Sergei Rachmaninoff, Symphony #2 in E Minor – Op. 27 (part one of two)
The saying, “If at first you don’t succeed, try, try again” is one that Sergei Rachmaninoff may have known. If he didn’t, at the very least he lived it when it came to the success of his Symphony #2 in E minor. To say that the premiere of his first symphony was not a triumph is an understatement. It was a disaster. The conductor, fellow composer Alexander Glazunov, was not a fan of the new piece by the young Rachmaninoff and conducted it quite badly and with little care about the results. Rachmaninoff was distraught afterward and sought psychological help even resorting to hypnotism to get through what is described in today’s parlance as a “rough patch”. As Friedrich Nietzche once quipped, “What doesn’t kill you makes you stronger” and a scant ten years later, the world was treated to the symphony that would become his most popular after a year (1906-07) devoted to producing that work. It is Rachmaninoff at his most expressive and unashamedly emotional while paying strict attention to structure. The brooding start in the cellos and basses set the stage for the seriousness of the first movement. Blocks of wind chords are the fabric for the upper strings to weave layers of musical embroidery which Rachmaninoff uses to sweep the listener into an initial climax which involves the entire orchestra. It is, in essence, the preview of things to come. In addition to the instruments one is used to hearing, Rachmaninoff deftly uses the dark-hued tones of the bass clarinet and the English horn to create transitions from one section of the orchestra into another.

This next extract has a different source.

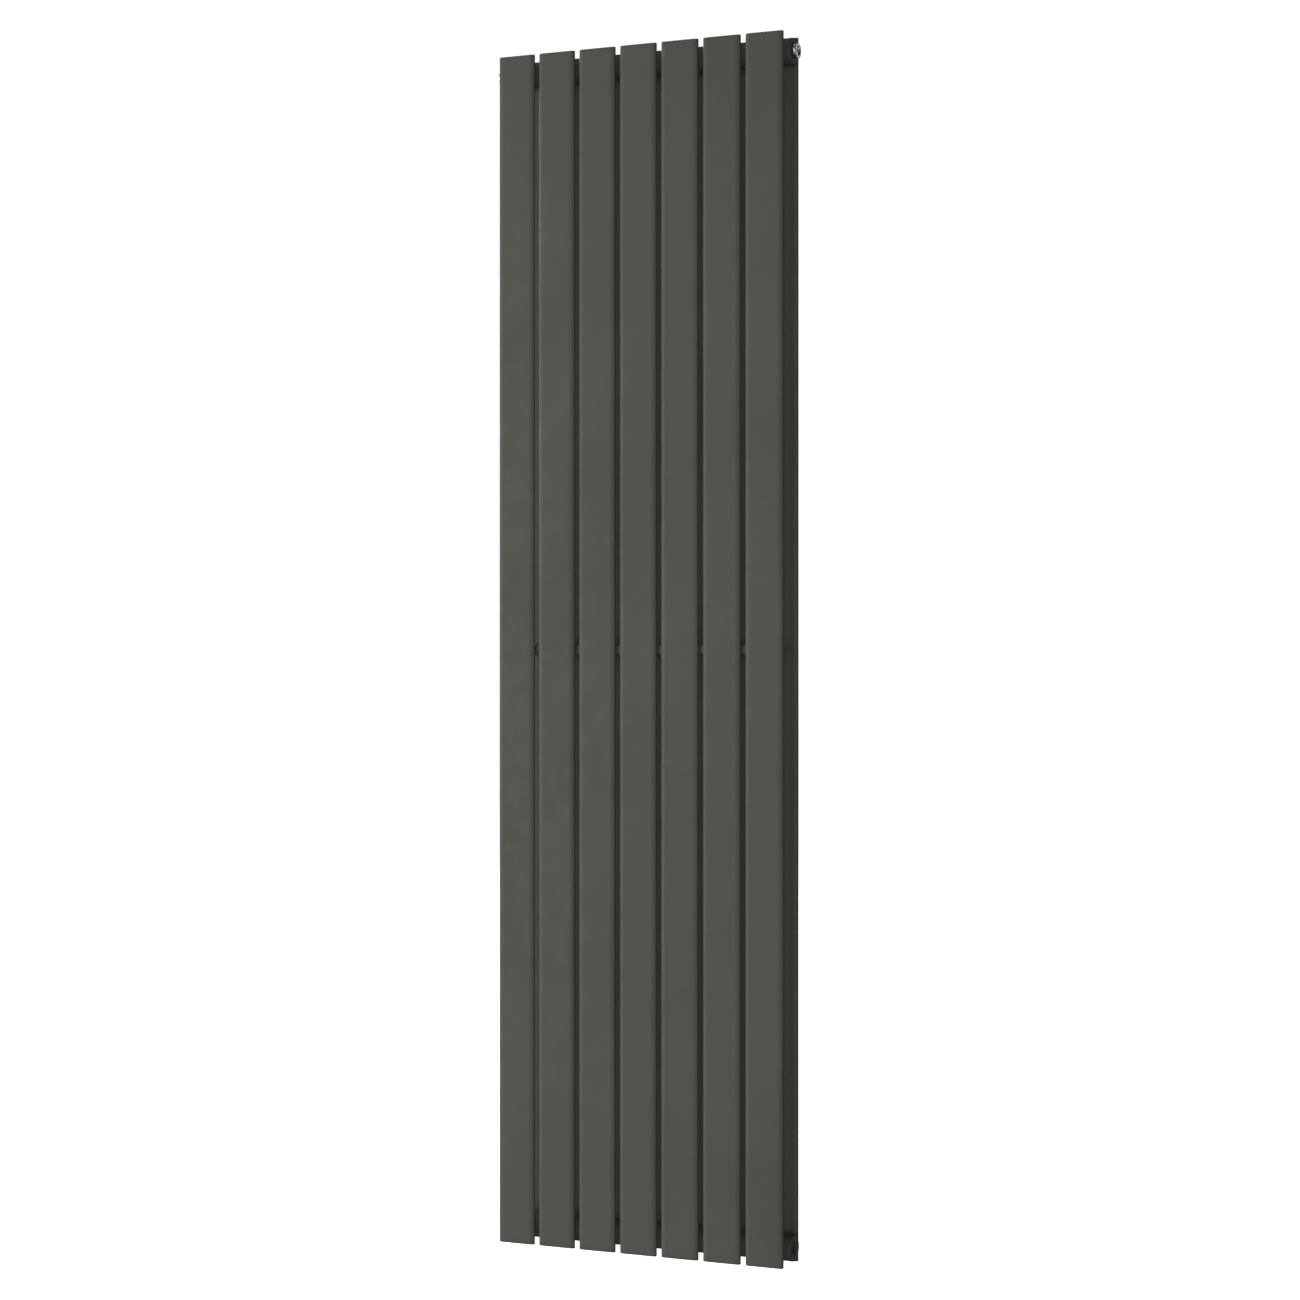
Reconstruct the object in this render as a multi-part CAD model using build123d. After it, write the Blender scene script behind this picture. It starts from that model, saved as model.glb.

The second movement is a spirited and colorful scherzo which contrast bright violins with horns bent on the idea of ensuring that we now know we have moved from the first movement’s E minor to A minor. It is in the second, slower theme here that Rachmaninoff is also secure in the idea that he did not set out to join the ranks of Russian composers who wished to write in a nationalistic language. His harmonies here pre-date but are reminiscent of American jazz writing and sets one wondering whether his place in history might have been a bit different had he been born in the United States and grown up hearing the popular music of turn-of-the-century America (he later was a fan of American jazz and one of the major musical figures to attend the premiere of Gershwin’s Rhapsody in Blue in 1924). After a brief return to the music of the opening we are treated to the delicious surprise violent fugue under the guise of a scherzo-within-a-scherzo, all of which builds to a head and a final reprise of the movement. With a solemn brass chorale and a quiet flip of the bass clarinet, we are ready for on of the most sensual and beautiful symphonic movements ever penned.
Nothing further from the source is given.